Menanggapi insiden penembakan atas lima petani terkait konflik agraria dengan sebuah perusahaan sawit di Bengkulu Selatan, Direktur Eksekutif Amnesty International Indonesia, Usman Hamid, mengatakan:
“Kami mengecam dengan keras penggunaan senjata api oleh pihak swasta dalam konflik agraria yang mengakibatkan tertembaknya lima orang petani di Pino Raya, Bengkulu. Kami menyampaikan rasa simpati yang mendalam kepada para korban dan kami berharap kesembuhan bagi mereka.
Insiden ini menunjukkan betapa lemahnya perlindungan negara terhadap para petani dalam menangani konflik agraria antara warga setempat dengan pihak perusahaan. Kejadian ini adalah pelanggaran serius terhadap hak-hak fundamental yang dijamin oleh konstitusi Indonesia maupun instrumen internasional yang telah diratifikasi negara. UUD 1945 secara tegas menjamin hak untuk hidup, hak atas rasa aman, serta perlindungan diri dari segala bentuk kekerasan dalam Pasal 28A dan 28G.
Indonesia juga terikat oleh standar internasional melalui Kovenan Internasional tentang Hak-Hak Sipil dan Politik (ICCPR) serta Kovenan Internasional tentang Hak Ekonomi, Sosial dan Budaya (ICESCR), yang mengatur kewajiban negara dalam menjamin hak hidup, keamanan, dan perlindungan dari kekerasan, termasuk dalam konteks konflik agraria.
Polda Bengkulu wajib segera melakukan penyelidikan menyeluruh, termasuk menelusuri legalitas kepemilikan senjata api oleh pihak keamanan dari sebuah perusahaan sawit di Pino Raya. Apalagi sebelum insiden ini terjadi, para petani dilaporkan berulang kali mengalami teror berupa perusakan pondok dan tanaman pertanian warga.
Proses hukum harus dilakukan secara transparan dan akuntabel, disertai jaminan perlindungan bagi para korban, keluarga korban, serta seluruh Petani Pino Raya dari intimidasi lanjutan.
Pemerintah juga harus segera menyelesaikan sengketa agraria ini secara adil, transparan, dan melibatkan partisipasi bermakna masyarakat.”
Latar belakang
Media melaporkan sebanyak lima petani menderita luka tembak dalam kericuhan antara petani yang tergabung dalam Forum Masyarakat Pino Raya dengan pihak keamanan perusahaan sawit yang berlokasi di Bengkulu Selatan, Provinsi Bengkulu, pada Senin, 24 November 2025 .

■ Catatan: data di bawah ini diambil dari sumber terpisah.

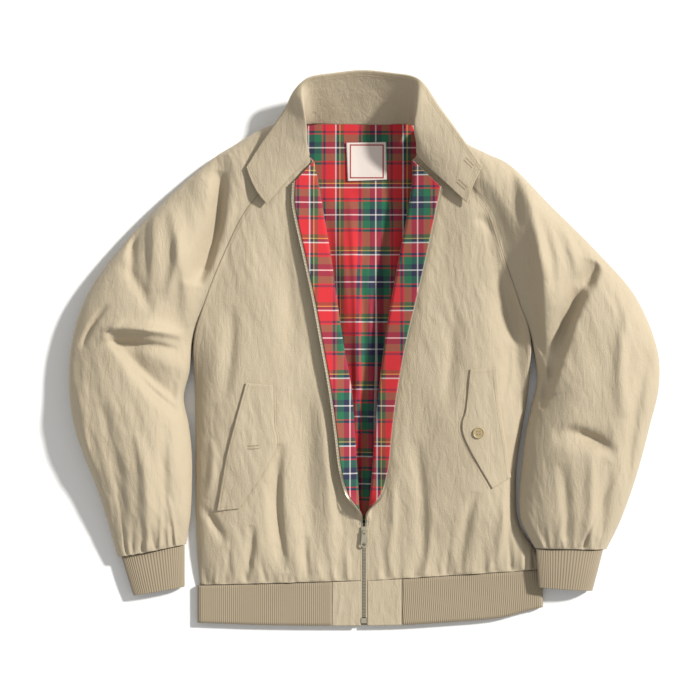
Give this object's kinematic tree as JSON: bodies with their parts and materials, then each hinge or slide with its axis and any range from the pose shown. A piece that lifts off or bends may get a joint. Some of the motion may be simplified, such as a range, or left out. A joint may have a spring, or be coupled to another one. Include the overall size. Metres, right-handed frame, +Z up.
{
  "type": "zip blouson jacket",
  "caption": "Light zip-front blouson with raglan sleeves, ribbed cuffs and hem and a tartan lining, laid flat on its back with the zip half open.",
  "frame": {"origin": "on the surface that it lies on, under the middle of the whole outline", "axes": "+Z up from the surface, +Y towards the collar, +X towards the wearer's left"},
  "size_m": [0.7926, 0.7452, 0.0657],
  "materials": {
    "shell": "light cotton-nylon plain weave with a faint sheen",
    "rib": "fine ribbed knit",
    "lining": "brushed cotton in a red traditional tartan",
    "label": "plain woven label with a border",
    "tape": "woven zip tape",
    "metal": "pale antique brass",
    "horn": "horn-like button with four holes"
  },
  "bodies": {
    "jacket": {"back": "shell", "front_right": "shell", "front_left": "shell", "sleeve_right": "shell", "sleeve_left": "shell", "collar": "shell", "placket_right": "shell", "placket_left": "shell", "pocket_flap_right": "shell", "pocket_flap_left": "shell", "cuff_right": "rib", "cuff_left": "rib", "hem_rib": "rib", "back_lining": "lining", "front_lining_right": "lining", "front_lining_left": "lining", "label": "label", "zip_tape_right": "tape", "zip_tape_left": "tape", "zip_teeth_right": "metal", "zip_teeth_left": "metal", "slider": "metal", "zip_box": "metal", "pocket_button_left": "horn"},
    "pull_tab": {"pull_tab": "metal"}
  },
  "joints": [
    {"name": "pull_swing", "type": "hinge", "parent": "jacket", "child": "pull_tab", "pos_m": [0, -0.245, 0.0164], "axis": [-1, 0, 0], "range_deg": [0, 150]}
  ]
}
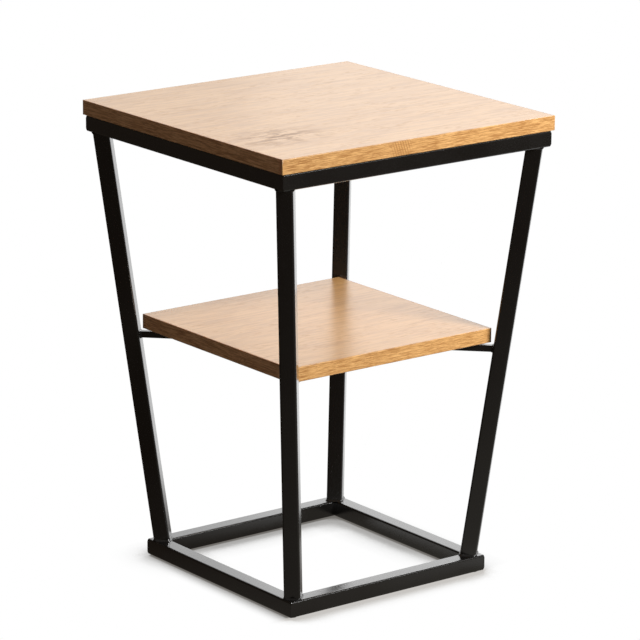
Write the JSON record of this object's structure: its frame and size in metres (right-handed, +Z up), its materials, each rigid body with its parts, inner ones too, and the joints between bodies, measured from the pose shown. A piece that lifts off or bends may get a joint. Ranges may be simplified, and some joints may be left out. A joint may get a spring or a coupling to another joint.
{
  "type": "nightstand",
  "caption": "Square nightstand: oak-finish top and a smaller lower shelf on a black steel-tube frame whose legs lean in from the top frame to a smaller floor ring.",
  "frame": {"origin": "on the floor, under the centre of the square top", "axes": "+Z up, -Y towards the front, +X to the right, along the wood grain of the top and the shelf"},
  "size_m": [0.4, 0.4, 0.57],
  "materials": {
    "oak_decor": "oak decor on board, fine straight grain along X, satin",
    "oak_band": "oak edge band, grain along the edge, satin",
    "black_powder_coat": "black powder coat, semi-gloss",
    "zinc_steel": "bright zinc plate",
    "black_rubber": "matt black rubber",
    "glide_plastic": "matt black plastic"
  },
  "bodies": {
    "root": {"base_rail_back": "black_powder_coat", "base_rail_front": "black_powder_coat", "base_rail_left": "black_powder_coat", "base_rail_right": "black_powder_coat", "glide_back_left": "glide_plastic", "glide_back_right": "glide_plastic", "glide_front_left": "glide_plastic", "glide_front_right": "glide_plastic", "leg_back_left": "black_powder_coat", "leg_back_right": "black_powder_coat", "leg_front_left": "black_powder_coat", "leg_front_right": "black_powder_coat", "shelf_bar_back_right": "black_powder_coat", "shelf_bar_front_left": "black_powder_coat", "shelf_bar_through": "black_powder_coat", "shelf_edge_band_back": "oak_band", "shelf_edge_band_front": "oak_band", "shelf_edge_band_left": "oak_band", "shelf_edge_band_right": "oak_band", "shelf_panel": "oak_decor", "shelf_screw_back_left": "zinc_steel", "shelf_screw_back_right": "zinc_steel", "shelf_screw_front_left": "zinc_steel", "shelf_screw_front_right": "zinc_steel", "shelf_spacer_back_left": "black_rubber", "shelf_spacer_back_right": "black_rubber", "shelf_spacer_front_left": "black_rubber", "shelf_spacer_front_right": "black_rubber", "top_edge_band_back": "oak_band", "top_edge_band_front": "oak_band", "top_edge_band_left": "oak_band", "top_edge_band_right": "oak_band", "top_panel": "oak_decor", "top_rail_back": "black_powder_coat", "top_rail_front": "black_powder_coat", "top_rail_left": "black_powder_coat", "top_rail_right": "black_powder_coat", "top_screw_back_1": "zinc_steel", "top_screw_back_2": "zinc_steel", "top_screw_front_1": "zinc_steel", "top_screw_front_2": "zinc_steel", "top_screw_left_1": "zinc_steel", "top_screw_left_2": "zinc_steel", "top_screw_right_1": "zinc_steel", "top_screw_right_2": "zinc_steel"}
  },
  "joints": []
}
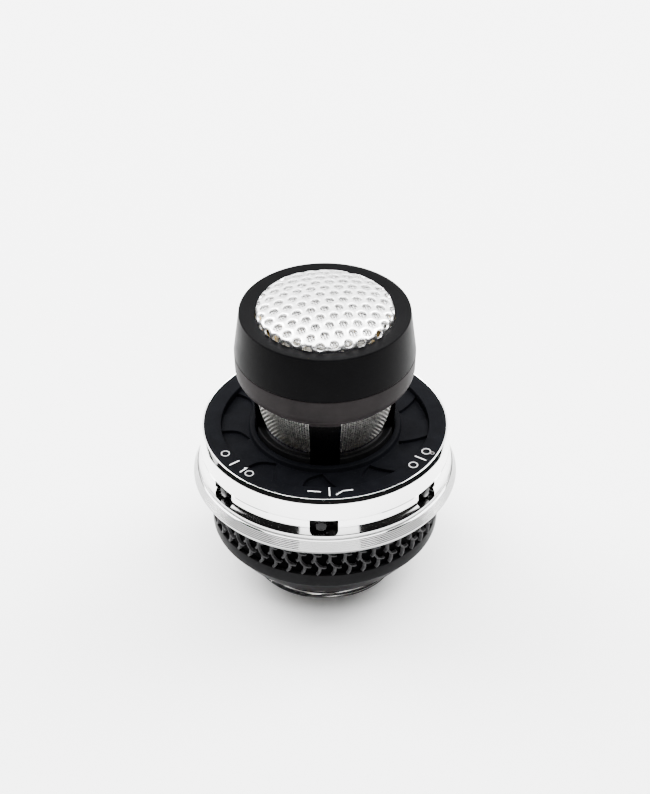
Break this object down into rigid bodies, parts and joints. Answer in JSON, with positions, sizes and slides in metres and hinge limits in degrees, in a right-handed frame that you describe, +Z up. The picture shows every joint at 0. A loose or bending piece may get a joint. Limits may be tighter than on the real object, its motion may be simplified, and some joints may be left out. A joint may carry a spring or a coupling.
{
  "type": "condenser microphone capsule",
  "caption": "Condenser microphone capsule head with a perforated front dome, side vents, suspension disc, side switches, grille mounting ring and threaded base with ring contacts.",
  "frame": {"origin": "centre of the base thread ring's lower face, on the surface that the head stands on", "axes": "+Z up along the head's axis towards the perforated dome, -Y towards the front, where the low cut switch is"},
  "size_m": [0.054, 0.054, 0.0646],
  "materials": {
    "nickel": "bright nickel plate",
    "circuit_board": "green solder mask",
    "gold": "gold plate",
    "connector_plastic": "moulded",
    "screw_steel": "plated",
    "brass": "turned",
    "capacitor": "dipped",
    "transistor_can": "drawn can",
    "black_paint": "satin black",
    "grip_rubber": "moulded tread",
    "bright_aluminium": "turned and polished",
    "disc_rubber": "moulded, fine matt",
    "frame_plastic": "moulded",
    "wire_mesh": "woven stainless wire",
    "bowl_paint": "satin black",
    "cap_paint": "satin black",
    "bright_sheet": "satin nickel plate",
    "capsule_plastic": "turned insulator",
    "gold_film": "gold coated film",
    "lead_wire": "insulated wire",
    "switch_plastic": "moulded",
    "knob_plastic": "moulded, polished"
  },
  "bodies": {
    "head": {"base_thread_ring": "nickel", "contact_board": "circuit_board", "contact_pad_centre": "gold", "contact_ring_middle": "gold", "contact_ring_outer": "gold", "contact_header": "connector_plastic", "flange_screws": "screw_steel", "board_standoffs": "brass", "preamp_board": "circuit_board", "board_screws": "screw_steel", "coupling_capacitors": "capacitor", "input_transistor": "transistor_can", "lower_shell": "black_paint", "grip_ring": "grip_rubber", "grille_mount_ring": "bright_aluminium", "shell_screws": "screw_steel", "switch_board": "circuit_board", "switch_board_header": "connector_plastic", "suspension_disc": "disc_rubber", "vent_frame": "frame_plastic", "side_mesh": "wire_mesh", "rear_bowl": "bowl_paint", "front_cap": "cap_paint", "dome_grille": "bright_sheet", "dome_mesh": "wire_mesh", "grille_retainer": "brass", "capsule_mount_ring": "disc_rubber", "capsule_insulator": "capsule_plastic", "backplate": "brass", "rear_diaphragm": "gold_film", "front_diaphragm": "gold_film", "rear_clamp_ring": "brass", "front_clamp_ring": "brass", "clamp_screws": "screw_steel", "capsule_leads": "lead_wire", "pad_switch_body": "switch_plastic", "low_cut_switch_body": "switch_plastic", "pattern_switch_body": "switch_plastic"},
    "pad_switch": {"pad_switch_slider": "knob_plastic"},
    "low_cut_switch": {"low_cut_switch_slider": "knob_plastic"},
    "pattern_switch": {"pattern_switch_slider": "knob_plastic"}
  },
  "joints": [
    {"name": "pad_switch_slide", "type": "slide", "parent": "head", "child": "pad_switch", "axis": [0.6032, -0.7976, 0], "range_m": [0, 0.0015]},
    {"name": "low_cut_switch_slide", "type": "slide", "parent": "head", "child": "low_cut_switch", "axis": [1, 0, 0], "range_m": [0, 0.0015]},
    {"name": "pattern_switch_slide", "type": "slide", "parent": "head", "child": "pattern_switch", "axis": [0.6032, 0.7976, 0], "range_m": [-0.0015, 0]}
  ]
}
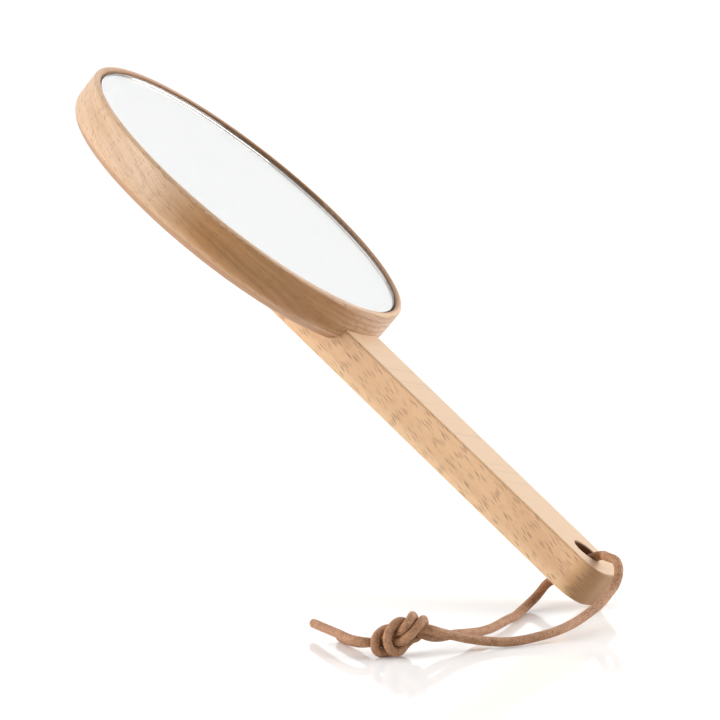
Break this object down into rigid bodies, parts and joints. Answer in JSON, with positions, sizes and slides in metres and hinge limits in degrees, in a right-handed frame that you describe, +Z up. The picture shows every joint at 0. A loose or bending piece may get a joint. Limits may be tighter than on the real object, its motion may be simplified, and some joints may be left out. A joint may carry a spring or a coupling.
{
  "type": "hand mirror",
  "caption": "Round wooden hand mirror: inset glass in a turned head, straight handle housed in its back, knotted leather hanging cord, posed leaning on the handle's end.",
  "frame": {"origin": "middle of the grip, on the handle's own centre line, half way through its thickness, 112 mm from the centre of the round head", "axes": "+Z straight up, +X level from the head towards the handle's free end, +Y level, away from the side the cord trails on. The handle slopes 35 degrees down towards +X and is turned 16.5 degrees about its own length, so that the glass faces up, towards +X and a little towards +Y"},
  "size_m": [0.2061, 0.161, 0.1525],
  "materials": {
    "head_wood": "fine sanded beech, clear satin oil",
    "handle_wood": "fine sanded beech, clear satin oil",
    "screw_brass": "plain",
    "clear_glass": "polished float glass",
    "silvering": "silvered",
    "backing": "matt protective paint",
    "pads": "foam",
    "cord_leather": "raw napped round cord"
  },
  "bodies": {
    "root": {"head_disc": "head_wood", "handle": "handle_wood", "handle_screws": "screw_brass", "mirror_glass": "clear_glass", "silver_coating": "silvering", "backing_paint": "backing", "adhesive_pads": "pads", "cord_front_leg": "cord_leather", "cord_rear_leg": "cord_leather", "cord_knot": "cord_leather", "cord_tail_long": "cord_leather", "cord_tail_short": "cord_leather"}
  },
  "joints": []
}
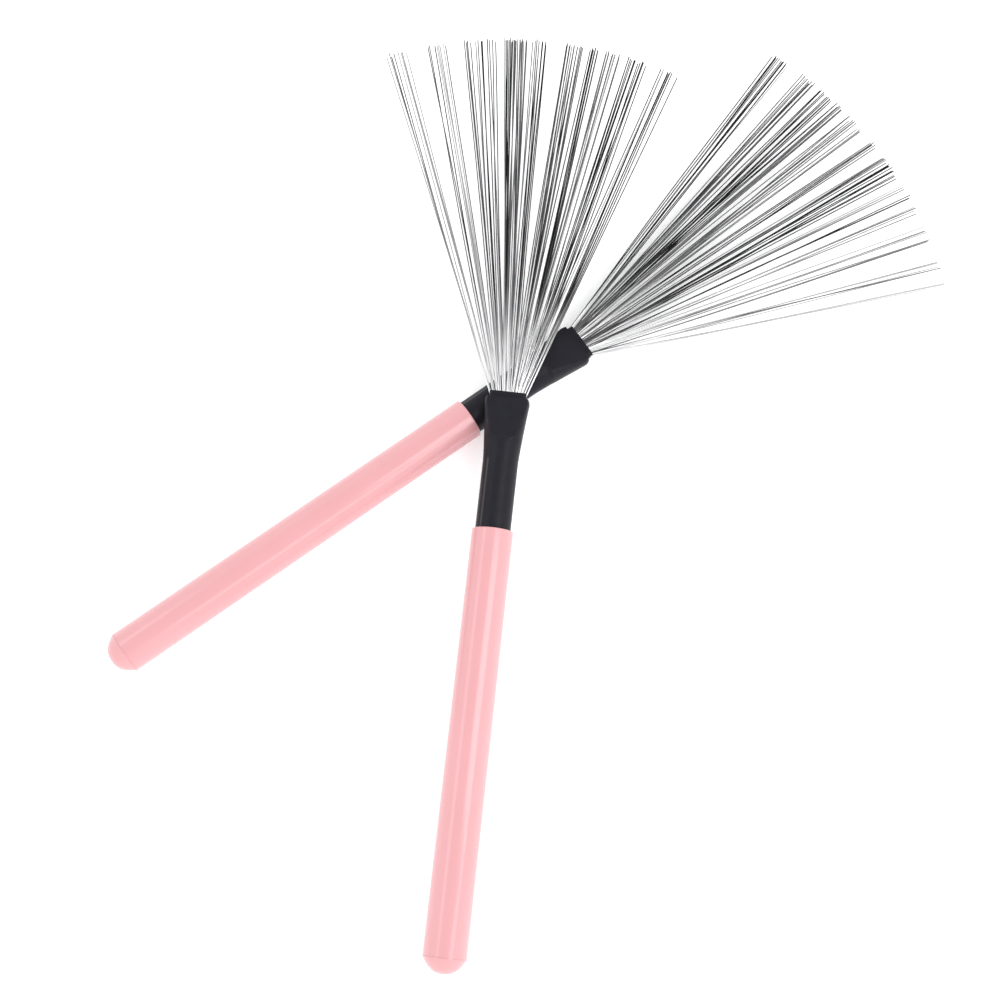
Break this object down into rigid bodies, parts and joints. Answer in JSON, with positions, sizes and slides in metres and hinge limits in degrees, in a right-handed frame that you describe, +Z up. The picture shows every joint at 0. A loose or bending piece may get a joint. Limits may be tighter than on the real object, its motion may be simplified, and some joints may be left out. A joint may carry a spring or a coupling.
{
  "type": "wire drum brushes",
  "caption": "Crossed pair of wire drum brushes lying flat: pink tubular grips with domed ends, black necks pressed flat at the mouth, and fans of springy steel wires.",
  "frame": {"origin": "middle of the pair's footprint on the table it lies on", "axes": "+Z up from the table; +Y the way the upper brush's wires point, nearly along its grip; +X to the right, the side the lower brush's wires point to"},
  "size_m": [0.2942, 0.3294, 0.0243],
  "materials": {
    "pink_plastic": "smooth pastel pink gloss",
    "black_paint": "satin black paint",
    "wire_steel": "bright drawn spring wire",
    "bare_steel": "plain steel",
    "resin": "cured resin"
  },
  "bodies": {
    "lower_brush": {"lower_grip": "pink_plastic", "lower_end_cap": "pink_plastic", "lower_neck_tube": "black_paint", "lower_mouth_ferrule": "black_paint", "lower_wire_bundle": "bare_steel", "lower_crimp_ring": "bare_steel", "lower_resin_plug": "resin"},
    "upper_brush": {"upper_grip": "pink_plastic", "upper_end_cap": "pink_plastic", "upper_neck_tube": "black_paint", "upper_mouth_ferrule": "black_paint", "upper_wire_bundle": "bare_steel", "upper_crimp_ring": "bare_steel", "upper_resin_plug": "resin"},
    "lower_tuft_1": {"lower_wire_tuft_1": "wire_steel"},
    "lower_tuft_2": {"lower_wire_tuft_2": "wire_steel"},
    "lower_tuft_3": {"lower_wire_tuft_3": "wire_steel"},
    "lower_tuft_4": {"lower_wire_tuft_4": "wire_steel"},
    "lower_tuft_5": {"lower_wire_tuft_5": "wire_steel"},
    "lower_tuft_6": {"lower_wire_tuft_6": "wire_steel"},
    "lower_tuft_7": {"lower_wire_tuft_7": "wire_steel"},
    "lower_tuft_8": {"lower_wire_tuft_8": "wire_steel"},
    "upper_tuft_1": {"upper_wire_tuft_1": "wire_steel"},
    "upper_tuft_2": {"upper_wire_tuft_2": "wire_steel"},
    "upper_tuft_3": {"upper_wire_tuft_3": "wire_steel"},
    "upper_tuft_4": {"upper_wire_tuft_4": "wire_steel"},
    "upper_tuft_5": {"upper_wire_tuft_5": "wire_steel"},
    "upper_tuft_6": {"upper_wire_tuft_6": "wire_steel"},
    "upper_tuft_7": {"upper_wire_tuft_7": "wire_steel"},
    "upper_tuft_8": {"upper_wire_tuft_8": "wire_steel"}
  },
  "joints": [
    {"name": "upper_brush_lift", "type": "slide", "parent": "lower_brush", "child": "upper_brush", "axis": [0, 0, 1], "range_m": [0, 0.1]},
    {"name": "lower_tuft_1_flex", "type": "hinge", "parent": "lower_brush", "child": "lower_tuft_1", "pos_m": [0.01531, 0.05399, 0.00709], "axis": [0.5779, -0.8161, 0], "range_deg": [0, 25], "stiffness_Nm_per_rad": 0.022},
    {"name": "lower_tuft_2_flex", "type": "hinge", "parent": "lower_brush", "child": "lower_tuft_2", "pos_m": [0.01531, 0.05399, 0.00709], "axis": [0.5779, -0.8161, 0], "range_deg": [0, 25], "stiffness_Nm_per_rad": 0.022},
    {"name": "lower_tuft_3_flex", "type": "hinge", "parent": "lower_brush", "child": "lower_tuft_3", "pos_m": [0.01531, 0.05399, 0.00709], "axis": [0.5779, -0.8161, 0], "range_deg": [0, 25], "stiffness_Nm_per_rad": 0.022},
    {"name": "lower_tuft_4_flex", "type": "hinge", "parent": "lower_brush", "child": "lower_tuft_4", "pos_m": [0.01531, 0.05399, 0.00709], "axis": [0.5779, -0.8161, 0], "range_deg": [0, 25], "stiffness_Nm_per_rad": 0.022},
    {"name": "lower_tuft_5_flex", "type": "hinge", "parent": "lower_brush", "child": "lower_tuft_5", "pos_m": [0.01531, 0.05399, 0.00709], "axis": [0.5779, -0.8161, 0], "range_deg": [0, 25], "stiffness_Nm_per_rad": 0.022},
    {"name": "lower_tuft_6_flex", "type": "hinge", "parent": "lower_brush", "child": "lower_tuft_6", "pos_m": [0.01531, 0.05399, 0.00709], "axis": [0.5779, -0.8161, 0], "range_deg": [0, 25], "stiffness_Nm_per_rad": 0.022},
    {"name": "lower_tuft_7_flex", "type": "hinge", "parent": "lower_brush", "child": "lower_tuft_7", "pos_m": [0.01531, 0.05399, 0.00709], "axis": [0.5779, -0.8161, 0], "range_deg": [0, 25], "stiffness_Nm_per_rad": 0.022},
    {"name": "lower_tuft_8_flex", "type": "hinge", "parent": "lower_brush", "child": "lower_tuft_8", "pos_m": [0.01531, 0.05399, 0.00709], "axis": [0.5779, -0.8161, 0], "range_deg": [0, 25], "stiffness_Nm_per_rad": 0.022},
    {"name": "upper_tuft_1_flex", "type": "hinge", "parent": "upper_brush", "child": "upper_tuft_1", "pos_m": [-0.01011, 0.03159, 0.01647], "axis": [0.994, -0.1097, 0], "range_deg": [0, 25], "stiffness_Nm_per_rad": 0.022},
    {"name": "upper_tuft_2_flex", "type": "hinge", "parent": "upper_brush", "child": "upper_tuft_2", "pos_m": [-0.01011, 0.03159, 0.01647], "axis": [0.994, -0.1097, 0], "range_deg": [0, 25], "stiffness_Nm_per_rad": 0.022},
    {"name": "upper_tuft_3_flex", "type": "hinge", "parent": "upper_brush", "child": "upper_tuft_3", "pos_m": [-0.01011, 0.03159, 0.01647], "axis": [0.994, -0.1097, 0], "range_deg": [0, 25], "stiffness_Nm_per_rad": 0.022},
    {"name": "upper_tuft_4_flex", "type": "hinge", "parent": "upper_brush", "child": "upper_tuft_4", "pos_m": [-0.01011, 0.03159, 0.01647], "axis": [0.994, -0.1097, 0], "range_deg": [0, 25], "stiffness_Nm_per_rad": 0.022},
    {"name": "upper_tuft_5_flex", "type": "hinge", "parent": "upper_brush", "child": "upper_tuft_5", "pos_m": [-0.01011, 0.03159, 0.01647], "axis": [0.994, -0.1097, 0], "range_deg": [0, 25], "stiffness_Nm_per_rad": 0.022},
    {"name": "upper_tuft_6_flex", "type": "hinge", "parent": "upper_brush", "child": "upper_tuft_6", "pos_m": [-0.01011, 0.03159, 0.01647], "axis": [0.994, -0.1097, 0], "range_deg": [0, 25], "stiffness_Nm_per_rad": 0.022},
    {"name": "upper_tuft_7_flex", "type": "hinge", "parent": "upper_brush", "child": "upper_tuft_7", "pos_m": [-0.01011, 0.03159, 0.01647], "axis": [0.994, -0.1097, 0], "range_deg": [0, 25], "stiffness_Nm_per_rad": 0.022},
    {"name": "upper_tuft_8_flex", "type": "hinge", "parent": "upper_brush", "child": "upper_tuft_8", "pos_m": [-0.01011, 0.03159, 0.01647], "axis": [0.994, -0.1097, 0], "range_deg": [0, 25], "stiffness_Nm_per_rad": 0.022}
  ]
}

Komisi Nasional Hak Asasi Manusia (Komnas HAM) mengungkapkan bahwa insiden tersebut terkait dengan konflik agraria antara Petani Pino Raya dengan perusahaan tersebut. Sedangkan Wahana Lingkungan Hidup Indonesia (Walhi) menyebut, sebelum kejadian ini para petani berulang kali mengalami teror berupa perusakan pondok dan tanaman pertanian warga.
Menurut laporan warga yang dihimpun Komnas HAM, sejak pukul 10.00 WIB petani mendapati alat berat perusahaan menghancurkan tanaman mereka. Keributan terjadi pada pukul 10.45 WIB, dan memanas hingga pukul 12.45 WIB ketika seorang anggota keamanan perusahaan diduga menembakkan senjata api ke arah petani.
Keterangan dari Komnas HAM juga mengungkapkan, penembakan senjata api itu mengenai setidaknya lima orang. Tembakan pertama mengenai Sdr. B di bagian dada. Pelaku kemudian menembak secara membabi buta ke arah warga, menyebabkan empat korban lain yaitu Sdr. L (luka tembak di dengkul), Sdr. EH (paha), Sdr. S (rusuk bawah ketiak), dan Sdr. S (betis). Warga sempat menangkap pelaku penembakan, sementara para korban dilarikan ke fasilitas kesehatan.
Kepada media, Kepolisian Daerah Provinsi Bengkulu menyatakan tengah mendalami kepemilikan senjata api pasca-penembakan lima petani. Polisi pun mengaku telah menyita barang bukti satu pucuk senjata api jenis revolver SNW dan 5 selongsong.